Above we also used the DiscreteConditional.sample method, which takes a single argument of type DiscreteValues, specifying the actual values for the conditioning variables. Internally, this is implemented simply as a mapping from variable IDs (like Category) to values, represented as integers.

We can create a DiscreteValues instance by calling its default constructor, after which it behaves just like a Python dictionary:

values = gtsam.DiscreteValues()
pretty(values)

Variable	value

The key of the dictionary refers to the variable we want to assign a value to. It is an integer, so if we want to assign a value to Category, which integer key should we use? We did this with the Variables object:

VARIABLES

Variable	Domain
Conductivity	false, true
Detection	bottle, cardboard, paper
Category	cardboard, paper, can, scrap metal, bottle

The indices for the variables above are 0,1, and 2 respectively. So, we can just assign a value to the Conductivity variable using the index 0:

values[0] = 1
pretty(values)

Variable	value
Conductivity	true

Of course, we can also use the fact that the Variables.discrete method returns both the index and cardinality for the created variable, so that’s a bit more readable:

id, cardinality = Category
values[id] = categories.index("scrap metal")
pretty(values)

Variable	value
Conductivity	true
Category	scrap metal

Note that we can pretty-print it, which is nice. After creation, we can query it, again using the id:

print(values[id],
      f"which corresponds to '{categories[values[id]]}'")

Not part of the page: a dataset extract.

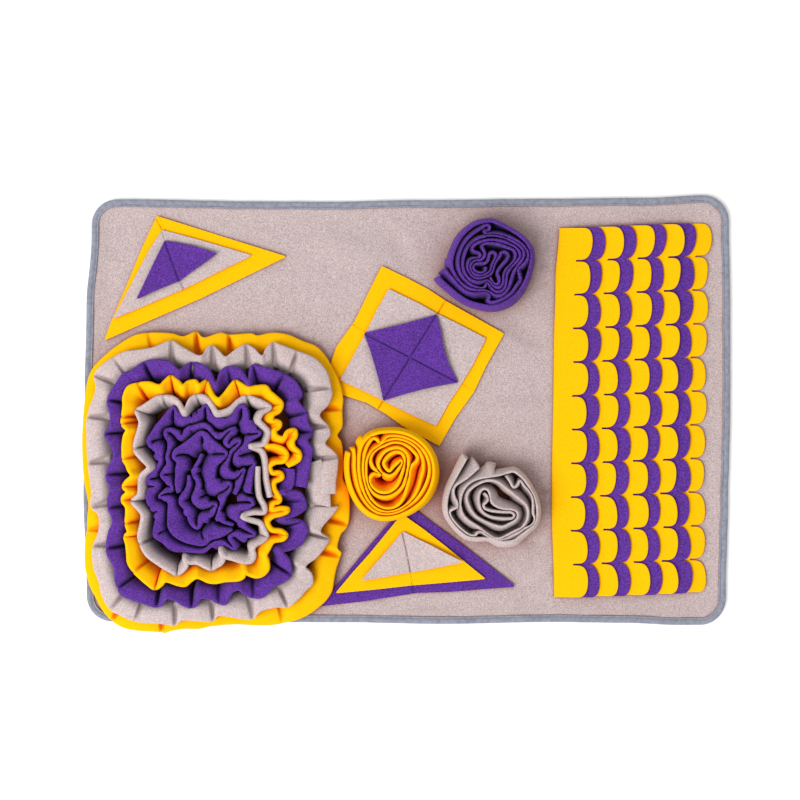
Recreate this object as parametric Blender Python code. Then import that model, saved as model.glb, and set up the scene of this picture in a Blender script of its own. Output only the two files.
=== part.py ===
"""Snuffle mat: a bound cloth mat that hides food for a pet to search out.

It carries a block of gathered ruffles, three rolled rosettes, a square and two triangles of
stacked cloth, and a panel of overlapping scalloped strips.
Metres, +Z up. The origin is on the mat's underside, at the middle of its length and width.
"""

from collections import namedtuple
from math import cos, hypot, pi, radians, sin

import bmesh
import bpy
from mathutils import Vector

# Driving dimensions.
MAT_LENGTH = 0.700
MAT_WIDTH = 0.460
MAT_CORNER = 0.028
MAT_THICK = 0.003
GAP = 0.0003
BINDING_THICK = 0.001
BINDING_WIDTH = 0.008
BINDING_CLEAR = 0.001
FLEECE_THICK = 0.002
RUFFLE_THICK = 0.004
ROLL_THICK = 0.0055

LAY_Z = MAT_THICK + GAP
LAYER_STEP = FLEECE_THICK + GAP

COLOURS = {
    "taupe": (0.60, 0.485, 0.477),
    "yellow": (0.95, 0.60, 0.006),
    "purple": (0.12, 0.040, 0.29),
    "binding": (0.32, 0.33, 0.385),
}


def clear_scene():
    """Removes whatever the file opened with."""
    for old in list(bpy.data.objects):
        bpy.data.objects.remove(old, do_unlink=True)


def cloth(name, colour):
    """A matte cloth finish of one colour."""
    material = bpy.data.materials.new(name)
    material.use_nodes = True
    surface = material.node_tree.nodes["Principled BSDF"]
    surface.inputs["Base Color"].default_value = (*COLOURS[colour], 1.0)
    surface.inputs["Roughness"].default_value = 0.95
    surface.inputs["Metallic"].default_value = 0.0
    return material


def solid(name, points, faces, colour):
    """One closed piece from its points and its faces, all turned outward."""
    bm = bmesh.new()
    corners = [bm.verts.new(point) for point in points]
    for face in faces:
        bm.faces.new([corners[index] for index in face])
    bmesh.ops.recalc_face_normals(bm, faces=bm.faces)
    if bm.calc_volume(signed=True) < 0:
        bmesh.ops.reverse_faces(bm, faces=bm.faces)
    mesh = bpy.data.meshes.new(name)
    bm.to_mesh(mesh)
    bm.free()
    mesh.shade_smooth()
    mesh.set_sharp_from_angle(angle=radians(50))
    mesh.materials.append(cloth(name + "_cloth", colour))
    piece = bpy.data.objects.new(name, mesh)
    bpy.context.scene.collection.objects.link(piece)
    return piece


def swept(name, sections, colour, closed):
    """Joins a row of like sections into one solid. An open row gets a face at each end."""
    size = len(sections[0])
    points = [point for section in sections for point in section]
    faces = []
    for index in range(len(sections) if closed else len(sections) - 1):
        here = index * size
        there = (index + 1) % len(sections) * size
        for corner in range(size):
            after = (corner + 1) % size
            faces.append((here + corner, here + after, there + after, there + corner))
    if not closed:
        faces.append(tuple(range(size)))
        faces.append(tuple(range(len(points) - size, len(points))))
    return solid(name, points, faces, colour)


def eased(rows, at):
    """Reads a table of (station, value) rows at a station, easing from row to row."""
    if at <= rows[0][0]:
        return rows[0][1]
    for (start, low), (end, high) in zip(rows, rows[1:]):
        if at <= end:
            share = (at - start) / (end - start)
            return low + (high - low) * share * share * (3 - 2 * share)
    return rows[-1][1]


# The mat's outline is a rounded rectangle whose edges wander. Columns: the station along the
# edge, and the edge's own coordinate there.
WEST_EDGE = ((-0.180, -0.3475), (-0.100, -0.3510), (0.020, -0.3498), (0.110, -0.3479), (0.190, -0.3423))
EAST_EDGE = ((-0.190, 0.3457), (-0.100, 0.3482), (0.000, 0.3505), (0.110, 0.3505), (0.190, 0.3492))
NORTH_EDGE = ((-0.300, 0.2284), (-0.180, 0.2262), (-0.090, 0.2257), (0.000, 0.2274), (0.150, 0.2289),
              (0.260, 0.2300), (0.320, 0.2327))
SOUTH_EDGE = ((-0.300, -0.2295), (-0.060, -0.2305), (0.036, -0.2322), (0.165, -0.2301),
              (0.240, -0.2311), (0.300, -0.2333))

RIM_INSET = 0.018
RIM_CORNER = MAT_CORNER - RIM_INSET
GRID_X = (-0.300, -0.220, -0.140, -0.060, 0.000, 0.040, 0.056, 0.070, 0.084, 0.098, 0.112, 0.126,
          0.140, 0.160, 0.210, 0.265, 0.300)
GRID_Y = (-0.194, -0.184, -0.173, -0.160, -0.140, -0.110, -0.050, 0.030, 0.100, 0.150, 0.180)

# Soft folds in the bare cloth: the middle, the length, width and heading of each, and its height.
Fold = namedtuple("Fold", "x y length width heading height")
FOLDS = (
    Fold(0.110, -0.2090, 0.050, 0.024, 32, 0.0016),
    Fold(0.144, -0.176, 0.050, 0.028, 60, 0.0012),
    Fold(0.126, -0.152, 0.042, 0.028, 150, 0.0010),
)


def rounded(x, y, half_x, half_y, radius):
    """Moves a point of a rectangle so that the rectangle's corners become round."""
    across = abs(x) - (half_x - radius)
    along = abs(y) - (half_y - radius)
    if across <= 0 or along <= 0:
        return x, y
    p = across / radius
    q = along / radius
    new_x = half_x - radius + radius * p * (1 - q * q / 2) ** 0.5
    new_y = half_y - radius + radius * q * (1 - p * p / 2) ** 0.5
    return (new_x if x > 0 else -new_x), (new_y if y > 0 else -new_y)


def wander(x, y):
    """Shifts a point of the even rectangle with the edges that wander."""
    west, east = eased(WEST_EDGE, y), eased(EAST_EDGE, y)
    south, north = eased(SOUTH_EDGE, x), eased(NORTH_EDGE, x)
    new_x = west + (east - west) * (x / MAT_LENGTH + 0.5)
    new_y = south + (north - south) * (y / MAT_WIDTH + 0.5)
    return Vector((new_x, new_y, 0))


def cuts(half, inner):
    """Grid lines from one side to the other, with two more in each rounded corner."""
    corner = [half - RIM_CORNER * share for share in (0, 0.35, 0.7, 1)]
    return [-line for line in corner] + list(inner) + corner[::-1]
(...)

3 which corresponds to 'scrap metal'

2.3.7.3. Sampling#

Why does sample take a DiscreteValues? Because, if we want to sample from a conditional distribution, for example \(P(\text{Detection}| \text{Category})\), we need to specify values for the conditioning variables!

for i in range(5):
    print(f"detection = {pDT.sample(values)}")

detection = 2
detection = 2
detection = 1
detection = 2
detection = 0

Check back earlier in this section to find the values for pDT and explain why you are seeing these values for “scrap metal”. You could try modifying the values variable to assign a different variable to the trash category, and confirm that sample does indeed do the right thing.